According to the Nippon Professional Baseball, a test conducted after a May 21 game showed traces of hydroxystanozolol, a metabolite of the anabolic steroid stanozolol, and the second sample taken from Rios found the same banned substance on June 21.

Rios, 35, is the third player in Japan to fail a drug test since the NPB tightened its drug testing last year. Yomiuri Giants’ Luis Gonzalez was also suspended for a year last month and cut by the Giants. Pitcher Rick Guttormson of the Softbank Hawks received a 20-day suspension last year.

Rios pitched six seasons in Korea for the Kia Tigers and the Doosan Bears, going 90-59 with 13 saves and a 3.01 earned run average. He posted double-digit wins for six straight seasons.
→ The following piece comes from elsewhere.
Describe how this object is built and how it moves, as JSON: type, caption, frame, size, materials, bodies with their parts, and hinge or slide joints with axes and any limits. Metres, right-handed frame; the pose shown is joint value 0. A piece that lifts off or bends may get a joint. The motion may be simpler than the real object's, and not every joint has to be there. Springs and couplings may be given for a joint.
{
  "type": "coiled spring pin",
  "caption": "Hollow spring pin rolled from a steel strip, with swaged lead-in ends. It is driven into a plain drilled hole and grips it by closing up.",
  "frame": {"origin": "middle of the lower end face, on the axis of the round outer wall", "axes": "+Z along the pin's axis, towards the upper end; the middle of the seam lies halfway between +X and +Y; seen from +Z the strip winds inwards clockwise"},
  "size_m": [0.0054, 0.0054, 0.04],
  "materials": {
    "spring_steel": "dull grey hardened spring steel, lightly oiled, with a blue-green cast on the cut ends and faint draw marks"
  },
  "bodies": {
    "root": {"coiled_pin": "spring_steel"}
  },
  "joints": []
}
In 2007, Rios led the KBO with 22 wins and 2.07 ERA, becoming the first KBO pitcher to win 20 games in eight years and the first foreign pitcher to win the league MVP honors.
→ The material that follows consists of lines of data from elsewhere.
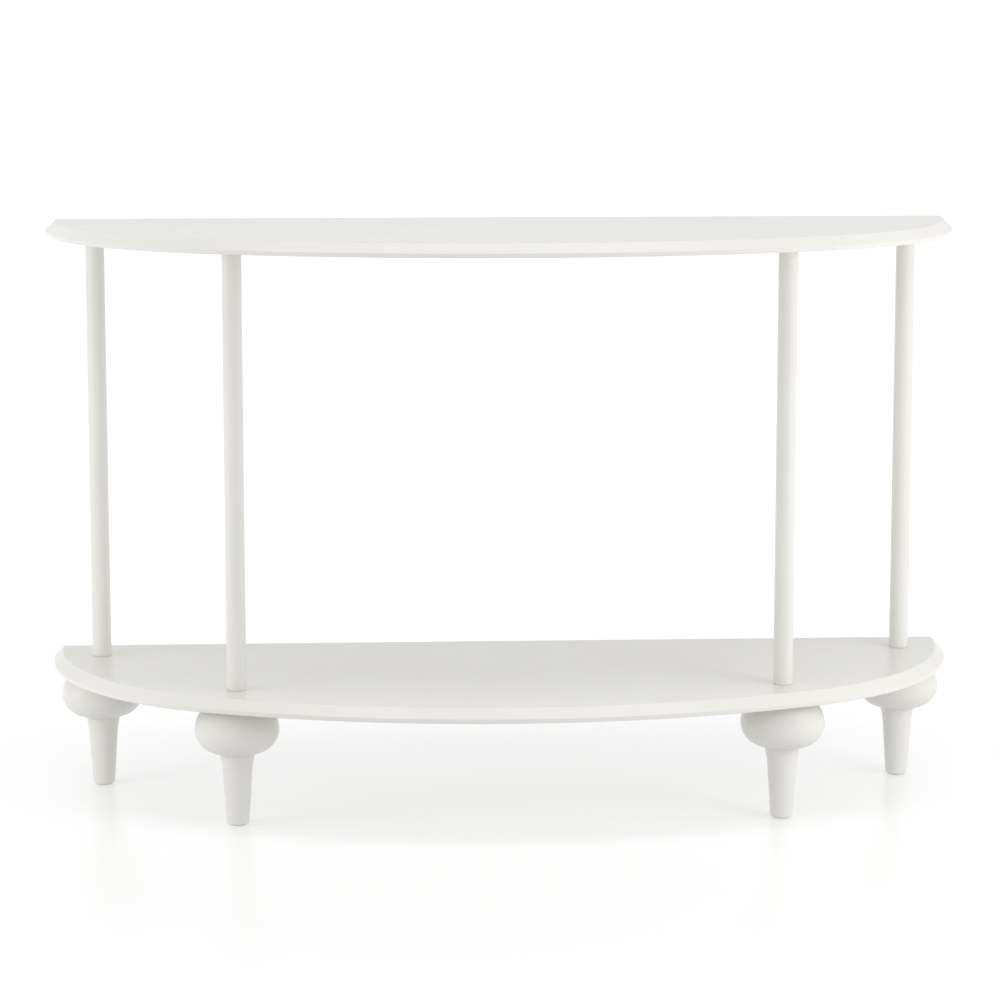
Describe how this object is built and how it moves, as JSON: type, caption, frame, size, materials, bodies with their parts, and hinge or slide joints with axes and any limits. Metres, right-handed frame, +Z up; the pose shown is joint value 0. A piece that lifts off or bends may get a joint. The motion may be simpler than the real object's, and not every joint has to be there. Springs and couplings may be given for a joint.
{
  "type": "console table",
  "caption": "Half-oval console table: a chamfered top and a matching low shelf joined by round posts and carried on turned bulb feet, to stand against a wall.",
  "frame": {"origin": "on the floor, at the centre of the footprint's bounding box", "axes": "+Z up, +X along the straight back edge to the right as seen from the curved front, +Y towards the back edge"},
  "size_m": [1.2192, 0.4063, 0.762],
  "materials": {
    "white_lacquer": "warm white satin lacquer over sealed wood",
    "nylon": "moulded, matte",
    "zinc_steel": "bright zinc plated",
    "brass_insert": "machined, unpolished"
  },
  "bodies": {
    "root": {"top_panel": "white_lacquer", "shelf_panel": "white_lacquer", "post_back_left": "white_lacquer", "post_back_right": "white_lacquer", "post_front_left": "white_lacquer", "post_front_right": "white_lacquer", "foot_back_left": "white_lacquer", "foot_back_right": "white_lacquer", "foot_front_left": "white_lacquer", "foot_front_right": "white_lacquer", "glide_back_left": "nylon", "glide_back_right": "nylon", "glide_front_left": "nylon", "glide_front_right": "nylon", "glide_nail_back_left": "zinc_steel", "glide_nail_back_right": "zinc_steel", "glide_nail_front_left": "zinc_steel", "glide_nail_front_right": "zinc_steel", "foot_stud_back_left": "zinc_steel", "foot_stud_back_right": "zinc_steel", "foot_stud_front_left": "zinc_steel", "foot_stud_front_right": "zinc_steel", "post_insert_back_left": "brass_insert", "post_insert_back_right": "brass_insert", "post_insert_front_left": "brass_insert", "post_insert_front_right": "brass_insert", "post_stud_back_left": "zinc_steel", "post_stud_back_right": "zinc_steel", "post_stud_front_left": "zinc_steel", "post_stud_front_right": "zinc_steel", "top_insert_back_left": "brass_insert", "top_insert_back_right": "brass_insert", "top_insert_front_left": "brass_insert", "top_insert_front_right": "brass_insert"}
  },
  "joints": []
}
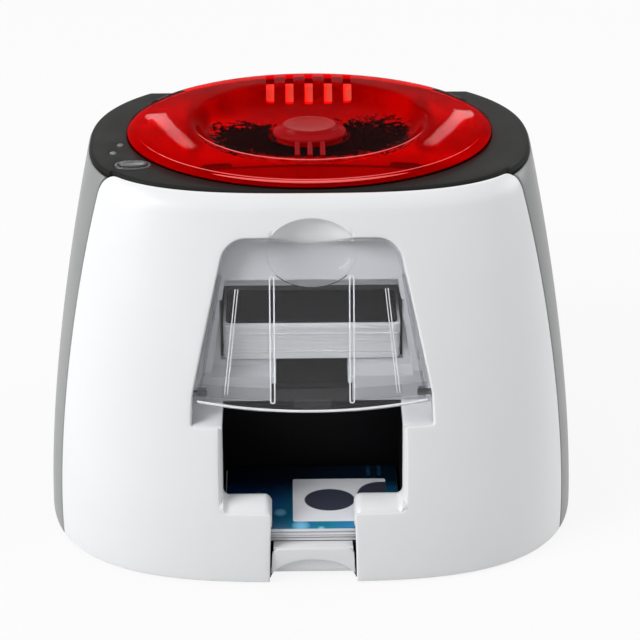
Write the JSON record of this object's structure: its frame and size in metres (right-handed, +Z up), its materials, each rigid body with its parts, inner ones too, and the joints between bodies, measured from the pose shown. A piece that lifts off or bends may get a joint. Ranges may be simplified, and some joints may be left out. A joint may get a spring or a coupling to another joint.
{
  "type": "id card printer",
  "caption": "Desktop printer for plastic id cards: leaning case, oval translucent lid with press knob, smoked feeder flap, geared rollers and an open front tray.",
  "frame": {"origin": "middle of the foot's outline, on the surface the printer stands on", "axes": "+X to the right seen from the front, +Y to the back, +Z up; the tray opens towards -Y"},
  "size_m": [0.2698, 0.2057, 0.1927],
  "materials": {
    "shell_white": "satin",
    "panel_grey": "satin",
    "deck_charcoal": "satin",
    "underside_grey": "matte",
    "foot_rubber": "matte",
    "liner_light": "matte",
    "inner_black": "matte",
    "card_white": "satin",
    "card_print": "satin",
    "smoke_clear": "clear",
    "pin_dark": "satin",
    "frame_black": "satin",
    "rod_steel": "brushed",
    "lid_red": "clear",
    "lid_black": "matte",
    "knob_red": "gloss",
    "fin_aluminium": "satin",
    "button_grey": "satin",
    "lens_grey": "gloss",
    "roller_rubber": "matte",
    "gear_white": "satin",
    "pinion_brass": "satin",
    "motor_steel": "satin",
    "ribbon_black": "satin",
    "board_green": "satin",
    "port_black": "matte",
    "port_steel": "satin"
  },
  "bodies": {
    "case": {"front_shell": "shell_white", "side_panel_left": "panel_grey", "side_panel_right": "panel_grey", "rear_shell": "panel_grey", "deck_bezel": "deck_charcoal", "base_plate": "underside_grey", "feet": "foot_rubber", "feed_surround": "liner_light", "card_magazine": "inner_black", "feed_stack": "card_white", "output_bin": "inner_black", "tray_lip": "shell_white", "tray_stack": "card_white", "printed_card": "card_print", "eject_ramp": "inner_black", "frame_left": "frame_black", "frame_right": "frame_black", "tie_rods": "rod_steel", "rear_bridge": "frame_black", "hinge_pins": "rod_steel", "button_ring": "button_grey", "status_lenses": "lens_grey", "drive_motor": "motor_steel", "motor_bracket": "motor_steel", "ribbon_film": "ribbon_black", "main_board": "board_green", "power_inlet": "port_black", "usb_port": "port_steel"},
    "lid": {"lid_dome": "lid_red", "lid_knuckles": "lid_black", "lid_frame": "lid_black", "print_head": "lid_black", "head_sink": "fin_aluminium"},
    "knob": {"press_knob": "knob_red"},
    "flap": {"feeder_flap": "smoke_clear", "flap_pins": "pin_dark"},
    "button": {"power_button": "button_grey"},
    "platen": {"platen_roller": "roller_rubber"},
    "pick": {"pick_roller": "roller_rubber"},
    "feed": {"feed_roller": "roller_rubber"},
    "exit": {"exit_roller": "roller_rubber"},
    "idler_a": {"idler_gear_a": "gear_white"},
    "idler_b": {"idler_gear_b": "gear_white"},
    "idler_c": {"idler_gear_c": "gear_white"},
    "pinion": {"motor_pinion": "pinion_brass"},
    "supply": {"ribbon_supply": "ribbon_black"},
    "takeup": {"ribbon_takeup": "ribbon_black"}
  },
  "joints": [
    {"name": "lid_hinge", "type": "hinge", "parent": "case", "child": "lid", "pos_m": [0, 0.08604, 0.17103], "axis": [-1, 0, 0], "range_deg": [0, 95]},
    {"name": "knob_press", "type": "slide", "parent": "lid", "child": "knob", "axis": [0, 0.0698, -0.9976], "range_m": [0, 0.003], "stiffness_N_per_m": 400, "springref_m": -0.003},
    {"name": "flap_hinge", "type": "hinge", "parent": "case", "child": "flap", "pos_m": [0, -0.06984, 0.09016], "axis": [1, 0, 0], "range_deg": [0, 110]},
    {"name": "button_press", "type": "slide", "parent": "case", "child": "button", "axis": [0, 0.0698, -0.9976], "range_m": [0, 0.0012], "stiffness_N_per_m": 300, "springref_m": -0.002},
    {"name": "platen_spin", "type": "hinge", "parent": "case", "child": "platen", "pos_m": [0, 0.03397, 0.0897], "axis": [1, 0, 0], "continuous": true},
    {"name": "pick_spin", "type": "hinge", "parent": "case", "child": "pick", "pos_m": [0, -0.00603, 0.0897], "axis": [1, 0, 0], "continuous": true},
    {"name": "feed_spin", "type": "hinge", "parent": "case", "child": "feed", "pos_m": [0, 0.01397, 0.0897], "axis": [1, 0, 0], "continuous": true},
    {"name": "exit_spin", "type": "hinge", "parent": "case", "child": "exit", "pos_m": [0, 0.05397, 0.0897], "axis": [1, 0, 0], "continuous": true},
    {"name": "idler_a_spin", "type": "hinge", "parent": "case", "child": "idler_a", "pos_m": [0, 0.00397, 0.07845], "axis": [1, 0, 0], "continuous": true},
    {"name": "idler_b_spin", "type": "hinge", "parent": "case", "child": "idler_b", "pos_m": [0, 0.02397, 0.07845], "axis": [1, 0, 0], "continuous": true},
    {"name": "idler_c_spin", "type": "hinge", "parent": "case", "child": "idler_c", "pos_m": [0, 0.04397, 0.07845], "axis": [1, 0, 0], "continuous": true},
    {"name": "pinion_spin", "type": "hinge", "parent": "case", "child": "pinion", "pos_m": [0, 0.06203, 0.07819], "axis": [1, 0, 0], "continuous": true},
    {"name": "supply_spin", "type": "hinge", "parent": "case", "child": "supply", "pos_m": [0, -0.01803, 0.14603], "axis": [1, 0, 0], "continuous": true},
    {"name": "takeup_spin", "type": "hinge", "parent": "case", "child": "takeup", "pos_m": [0, 0.06597, 0.14603], "axis": [1, 0, 0], "continuous": true}
  ],
  "couplings": [
    {"joint": "pick_spin", "follows": "platen_spin", "ratio": 1},
    {"joint": "feed_spin", "follows": "platen_spin", "ratio": 1},
    {"joint": "exit_spin", "follows": "platen_spin", "ratio": 1},
    {"joint": "idler_a_spin", "follows": "platen_spin", "ratio": -1.5},
    {"joint": "idler_b_spin", "follows": "platen_spin", "ratio": -1.5},
    {"joint": "idler_c_spin", "follows": "platen_spin", "ratio": -1.5},
    {"joint": "pinion_spin", "follows": "platen_spin", "ratio": -1.8}
  ]
}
But he had struggled mightily in Japan, going 2-7 with a 5.46 ERA before being demoted to the minors on June 2.

Rio denied that he had knowingly taken performance-enhancing substances and said the medication he received last winter in the United States for back treatment might have been the cause of the positive test.

Rios said he was aware the medication contained substances that are banned in Japan, but added the doctor told him they would not stay in his system for too long.
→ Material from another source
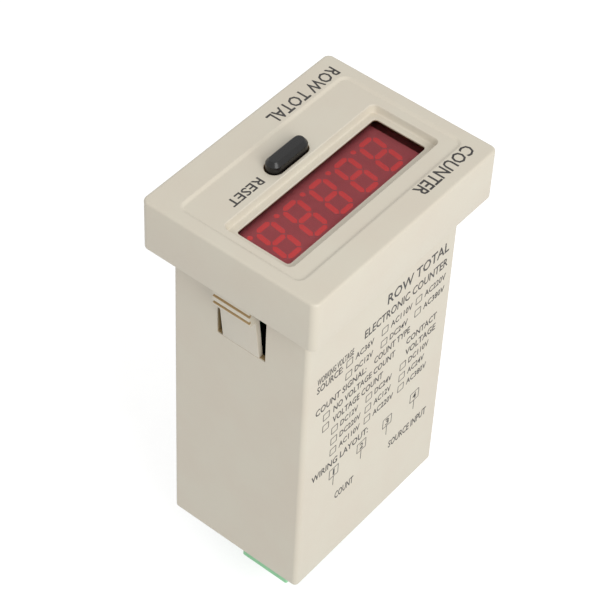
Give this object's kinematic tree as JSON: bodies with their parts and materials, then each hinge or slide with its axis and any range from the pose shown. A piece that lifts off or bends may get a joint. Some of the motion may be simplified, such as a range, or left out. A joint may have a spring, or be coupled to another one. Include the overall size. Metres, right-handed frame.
{
  "type": "electronic row counter",
  "caption": "Deep rectangular panel-mounted counter with a wide bezel, a red window over a digit row, an oblong reset key, side snap latches and a plug-in terminal block at the rear.",
  "frame": {"origin": "centre of the plane where the bezel's rear rim meets the front of the panel", "axes": "+Z out of the display face, +X along the reading direction of the digits, +Y towards the top of the digits"},
  "size_m": [0.072, 0.0544, 0.1388],
  "materials": {
    "case_plastic": "fine satin texture, warm off-white moulded plastic",
    "red_filter": "clear red acrylic",
    "key_plastic": "black moulded plastic, slightly glossy",
    "pin_plastic": "natural acetal",
    "chip_epoxy": "black moulded epoxy",
    "spring_steel": "drawn wire",
    "board_laminate": "green solder mask on glass-fibre laminate",
    "zinc_steel": "zinc plated",
    "core_steel": "laminated electrical steel, varnished",
    "bobbin_nylon": "glass-filled nylon",
    "winding_tape": "yellow polyester tape over copper wire",
    "capacitor_sleeve": "printed heat-shrink sleeve",
    "crystal_can": "plated can",
    "varistor_coat": "dipped epoxy",
    "coupler_white": "white moulded epoxy",
    "display_resin": "grey display face with diffused red segments",
    "terminal_plastic": "pale green moulded nylon",
    "tinned_brass": "tin plated"
  },
  "bodies": {
    "case": {"front_bezel": "case_plastic", "housing": "case_plastic", "window_lens": "red_filter", "key_switch_body": "chip_epoxy", "key_return_spring": "spring_steel", "display_board": "board_laminate", "main_board": "board_laminate", "board_screws": "zinc_steel", "board_link": "chip_epoxy", "transformer_core": "core_steel", "transformer_bobbin": "bobbin_nylon", "transformer_winding": "winding_tape", "main_capacitor": "capacitor_sleeve", "output_capacitor": "capacitor_sleeve", "bridge_rectifier": "chip_epoxy", "voltage_regulator": "chip_epoxy", "crystal": "crystal_can", "surge_varistor": "varistor_coat", "microcontroller": "chip_epoxy", "memory_chip": "chip_epoxy", "optocoupler": "coupler_white", "terminal_header": "terminal_plastic", "header_pins": "tinned_brass", "led_display": "display_resin"},
    "reset_key": {"reset_key_cap": "key_plastic", "key_stem": "pin_plastic"},
    "right_latch": {"latch_right": "case_plastic"},
    "left_latch": {"latch_left": "case_plastic"},
    "plug": {"terminal_plug": "terminal_plastic", "plug_contacts": "tinned_brass"},
    "screw_1": {"terminal_screw_1": "zinc_steel"},
    "clamp_1": {"wire_clamp_1": "zinc_steel"},
    "screw_2": {"terminal_screw_2": "zinc_steel"},
    "clamp_2": {"wire_clamp_2": "zinc_steel"},
    "screw_3": {"terminal_screw_3": "zinc_steel"},
    "clamp_3": {"wire_clamp_3": "zinc_steel"},
    "screw_4": {"terminal_screw_4": "zinc_steel"},
    "clamp_4": {"wire_clamp_4": "zinc_steel"}
  },
  "joints": [
    {"name": "reset_press", "type": "slide", "parent": "case", "child": "reset_key", "axis": [0, 0, -1], "range_m": [0, 0.001], "stiffness_N_per_m": 1200, "springref_m": -0.0008, "deforming": ["key_return_spring"]},
    {"name": "right_latch_flex", "type": "hinge", "parent": "case", "child": "right_latch", "pos_m": [0.02894, 0, -0.0213], "axis": [0, -1, 0], "range_deg": [0, 14], "stiffness_Nm_per_rad": 0.4, "springref_deg": -1.72},
    {"name": "left_latch_flex", "type": "hinge", "parent": "case", "child": "left_latch", "pos_m": [-0.02894, 0, -0.0213], "axis": [0, 1, 0], "range_deg": [0, 14], "stiffness_Nm_per_rad": 0.4, "springref_deg": -1.72},
    {"name": "plug_pull", "type": "slide", "parent": "case", "child": "plug", "axis": [0, 0, -1], "range_m": [0, 0.012]},
    {"name": "screw_1_turn", "type": "hinge", "parent": "plug", "child": "screw_1", "pos_m": [-0.01524, 0.0082, -0.1105], "axis": [0, 1, 0], "range_deg": [-1081, 0]},
    {"name": "clamp_1_lift", "type": "slide", "parent": "plug", "child": "clamp_1", "axis": [0, 1, 0], "range_m": [0, 0.0015]},
    {"name": "screw_2_turn", "type": "hinge", "parent": "plug", "child": "screw_2", "pos_m": [-0.00508, 0.0082, -0.1105], "axis": [0, 1, 0], "range_deg": [-1081, 0]},
    {"name": "clamp_2_lift", "type": "slide", "parent": "plug", "child": "clamp_2", "axis": [0, 1, 0], "range_m": [0, 0.0015]},
    {"name": "screw_3_turn", "type": "hinge", "parent": "plug", "child": "screw_3", "pos_m": [0.00508, 0.0082, -0.1105], "axis": [0, 1, 0], "range_deg": [-1081, 0]},
    {"name": "clamp_3_lift", "type": "slide", "parent": "plug", "child": "clamp_3", "axis": [0, 1, 0], "range_m": [0, 0.0015]},
    {"name": "screw_4_turn", "type": "hinge", "parent": "plug", "child": "screw_4", "pos_m": [0.01524, 0.0082, -0.1105], "axis": [0, 1, 0], "range_deg": [-1081, 0]},
    {"name": "clamp_4_lift", "type": "slide", "parent": "plug", "child": "clamp_4", "axis": [0, 1, 0], "range_m": [0, 0.0015]}
  ],
  "couplings": [
    {"joint": "screw_1_turn", "follows": "clamp_1_lift", "rad_per_m": -12566},
    {"joint": "screw_2_turn", "follows": "clamp_2_lift", "rad_per_m": -12566},
    {"joint": "screw_3_turn", "follows": "clamp_3_lift", "rad_per_m": -12566},
    {"joint": "screw_4_turn", "follows": "clamp_4_lift", "rad_per_m": -12566}
  ]
}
NPB’s secretary general Kazuo Hasegawa was quoted in Kyodo News that the one-year ban is “quite appropriate” in Rios’ case.

“The substance detected this time carries heavy weight in our anti-doping policy,” Hasegawa said. “It is one of the substances that must be most strictly prohibited.”

Pitching against the SK Wyverns in the first game of the 2007 Korean Series last October, Rios, the Doosan Bears’ right-handed starter at the time, threw a complete game, four-hit shutout.

He reached 150 kilometers (93 miles) per hour on his fastball in the ninth inning, prompting SK manager Kim Sung-keun to muse, “That’s just not possible. He is not human.”

But Kim and other suspicious fans have no way of knowing whether Rios was on steroids during his Korean career.

Jeong Geum-jo, the KBO director of baseball operations, confirmed that Rios was not tested last fall when three players from each of the eight teams were randomly chosen for the league’s first round of doping tests.

“I was surprised to see Rios test positive in Japan right after he played in Korea,” Jeong said.

“Our testing system is fine as it is but we will continue to be vigilant on performance-enhancing drugs.”

Rios told reporters in Japan that he had a urine and blood sample taken in Korea. But Doosan trainer Gang Heum-deok said it was for the regular medical checkup by the team, not for the doping test.

Kim Tae-ryong, the Bears’ chief of baseball operations and public relations, said the team was only aware of Rios’ regular intake of protein shakes during the season. But he also said, “Since we couldn’t keep an eye on him 24/7, there’s no guarantee he didn’t take any other substances.”